Why is it important:  While other metrics helps measure the effort, this one helps measures the result. With win-rate charted out for your reps, you’ll know who is your top sales guy when it comes to closing and probably who should handle important deals.

 

#5 Avg. Lead Response Time

It is the Avg. time it takes to ‘follow-up’ with incoming inquiries. Inquiries can be anything from a phone call, chat request, sales contact form filled out on the website etc. Here is how to calculate:

 

Sum of all Response times = [Time (or Date) of the incoming request] – [Time (or Date) of the follow-up]

 

Avg. Lead Response Time = [Sum of all Response times] ÷ [total incoming requests]

 

Why is it important:  Generally, incoming inquiries are warm compared to outbound prospecting ones. And warm leads tend to progress faster compared to cold ones.
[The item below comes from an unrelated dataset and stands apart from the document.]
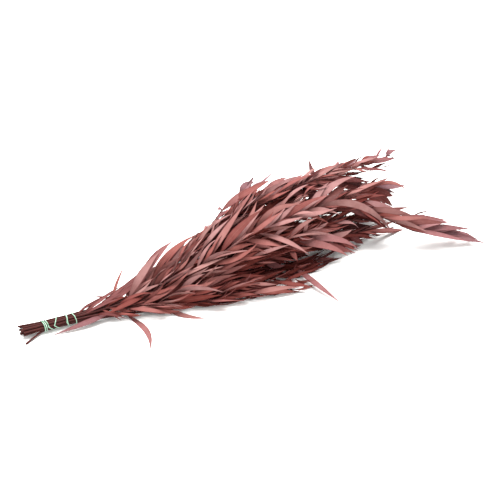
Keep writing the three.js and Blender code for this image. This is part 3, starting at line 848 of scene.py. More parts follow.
# %% Small leaves that the photograph shows
SEEN_LEAVES = [
    dict(zip(PLACED_TRAITS, row))
    for row in (
        (13, 380, (409, 44, 98), (0, 0, 6), 15, 0.5, 1),
        (13, 388, (424, 38, 101), (4, -4, 4), 11, 0.4, 1),
        (13, 396, (409, 46, 109), (-6, 0, 2), 8, 0.8, 1),
        (12, 545, (580, 22, 96), (-6, 0, 8), 12, 0.5, 0.9),
        (12, 590, (624, 24, 88), (0, 0, 8), 11, 0.3, 0.6),
        (12, 640, (660, 30, 84), (-2, 0, 8), 8, 0.4, 0.9),
        (12, 575, (641, 8, 62), (0, -6, 8), 8, 0.2, 0.3),
        (9, 575, (640, -4, 30), (0, 0, 8), 14, 0.4, 0.2),
        (9, 592, (661, -4, 40), (6, 0, -8), 10, 0.4, 1),
        (9, 580, (625, -18, 16), (4, -2, 4), 15, 0.9, 0.1),
        (9, 586, (630, -14, 30), (2, -4, 2), 13, 0.9, 0.1),
        (9, 570, (608, -18, 31), (0, -6, 2), 14, 0.9, 0.1),
        (8, 424, (514, -92, 24), (-4, -6, 34), 14, 0.3, 0.4),
        (8, 408, (482, -107, 26), (0, -14, 10), 15, 0.3, 0.3),
        (8, 440, (502, -92, 19), (0, -8, 12), 13, 0.6, 0.2),
        (8, 524, (576, -47, 19), (0, -2, 6), 13, 0.7, 0.1),
        (5, 500, (560, -53, 22), (0, -8, 4), 14, 0.6, 0.1),
        (8, 505, (578, -53, 15), (0, 0, 4), 11, 0.6, 0),
        (12, 522, (602, 7, 48), (0, -4, 2), 13, 0.5, 0.1),
        (12, 505, (597, 20, 58), (0, 0, 4), 13, 0.4, 0.1),
        (10, 488, (577, 12, 58), (0, -4, 4), 12, 0.5, 0.1),
        (13, 360, (430, 34, 101), (0, 0, 4), 12, 0.3, 0.1),
        (13, 340, (412, 38, 99), (0, 2, 5), 12, 0.4, 0.2),
        (12, 398, (458, 32, 93), (0, 4, 4), 12, 0.4, 0.3),
        (12, 410, (476, 32, 96), (0, 4, 4), 11, 0.4, 0.3),
        (12, 452, (514, 26, 102), (0, 0, 4), 12, 0.4, 0.2),
        (12, 470, (533, 26, 98), (0, 2, 4), 12, 0.4, 0.2),
        (12, 600, (654, 28, 72), (0, 0, 6), 11, 0.4, 0.5),
        (7, 108, (146, -50, 5), (0, 0, 3), 5, 0.5, 0.2),
        (10, 400, (482, 18, 82), (0, -2, 6), 12, 0.4, 0.1),
        (9, 412, (492, 16, 75), (0, 4, 4), 12, 0.5, 0.1),
        (12, 440, (532, -4, 70), (0, -6, -4), 12, 0.5, 0.1),
        (9, 470, (540, -28, 46), (0, -6, 2), 13, 0.6, 0.1),
        (9, 420, (490, -22, 57), (0, -6, 2), 12, 0.6, 0.1),
        (11, 450, (512, -24, 56), (0, 6, -4), 12, 0.6, 0.1),
        (8, 466, (510, -70, 44), (4, -8, 0), 11, 0.5, 0.1),
        (12, 525, (586, 0, 64), (4, -4, 6), 14, 0.3, 0.2),
        (12, 520, (583, -4, 53), (0, -8, 0), 12, 0.5, 0.1),
        (11, 500, (570, -70, 39), (0, -4, 4), 12, 0.5, 0.3),
        (11, 630, (693, -145, 5), (0, 2, 6), 12, 0.3, 0.6),
        (11, 600, (684, -139, 22), (0, 6, 8), 12, 0.3, 0.6),
        (11, 590, (670, -131, 26), (0, 6, 6), 12, 0.3, 0.5),
        (11, 570, (650, -115, 38), (0, 4, 6), 13, 0.3, 0.4),
        (11, 634, (698, -141, 5), (0, 4, 8), 13, 0, 0.7),
        (11, 612, (673, -129, 23), (0, 2, 10), 14, 0, 0.7),
        (11, 598, (653, -118, 35), (0, 0, 8), 13, 0, 0.6),
        (0, 320, (392, -118, 13), (0, 0, 6), 9, 0.3, 0),
        (0, 330, (386, -114, 6), (0, -2, 2), 8, 0.3, 0),
        (0, 306, (381, -106, 21), (0, 4, 6), 10, 0.3, 0.1),
        (13, 86, (132, 2, 20), (0, 0, 2), 5, 0.2, 0.3),
        (12, 84, (122, -7, 18), (0, 0, 1), 5, 0.3, 0.2),
        (12, 94, (145, 2, 22), (0, 0, 3), 5, 0.3, 0.3),
        (10, 96, (152, 6, 18), (0, 4, 2), 5, 0.2, 0.2),
        (13, 100, (160, 4, 26), (0, 2, 2), 5, 0.4, 0.4),
        (12, 106, (172, 5, 29), (0, 2, 3), 6, 0.3, 0.3),
        (13, 114, (186, 5, 35), (0, 2, 3), 6, 0.3, 0.4),
        (10, 110, (180, 8, 26), (0, 4, 4), 6, 0.2, 0.3),
        (13, 124, (199, 5, 42), (0, 2, 3), 7, 0.4, 0.4),
        (11, 92, (148, -20, 24), (0, 2, 4), 5, 0.4, 0.3),
        (12, 100, (160, -10, 27), (0, 2, 4), 5, 0.3, 0.3),
        (13, 126, (178, -2, 28), (0, 2, 2), 7, 0.3, 0.3),
        (10, 120, (172, 0, 20), (0, 2, 2), 7, 0.3, 0.3),
        (12, 130, (192, -5, 34), (0, 2, 3), 8, 0.4, 0.3),
        (10, 128, (184, 2, 26), (0, 0, 0), 8, 0.4, 0.3),
        (13, 134, (196, 0, 34), (0, 0, 1), 8, 0.4, 0.3),
        (13, 172, (248, 10, 66), (-4, 6, 12), 15, 0.2, 0.4),
        (12, 160, (224, 6, 60), (-6, 0, 8), 13, 0.3, 0.2),
        (12, 440, (483, 26, 99), (0, 0, 6), 11, 0.3, 0.2),
        (12, 484, (536, 24, 101), (-4, 0, 6), 13, 0.3, 0.2),
    )
]
SEEN_NUMBER = 9000
SEEN_TRIES = 40
SEEN_PLAY = 9
TIP_STIFFNESS = 3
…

By measuring the Avg. lead response time, you will know how soon your sales team is able to get in touch with inbound leads and incoming sales requests. The key is to make sure the leads are followed-up while they are still warm.

 

Here’s a research data worth considering,  Dr. James Oldroyd published the Lead Response Management Study, which shows company sales representatives have a short amount of time to respond before their leads become “cold.” [2]

 

The odds of making a successful contact with a lead are 100 times greater when a contact attempt occurs within 5 minutes, compared to 30 minutes after the lead was submitted. Similarly, the odds of the lead entering the sales process, or becoming qualified, are 21 times greater when contacted within 5 minutes versus 30 minutes after the lead was submitted.” (Oldroyd, 2007)

 

So there you have it, these are 5 key metrics that you need to keep close tabs on the measure and optimize your sales efforts.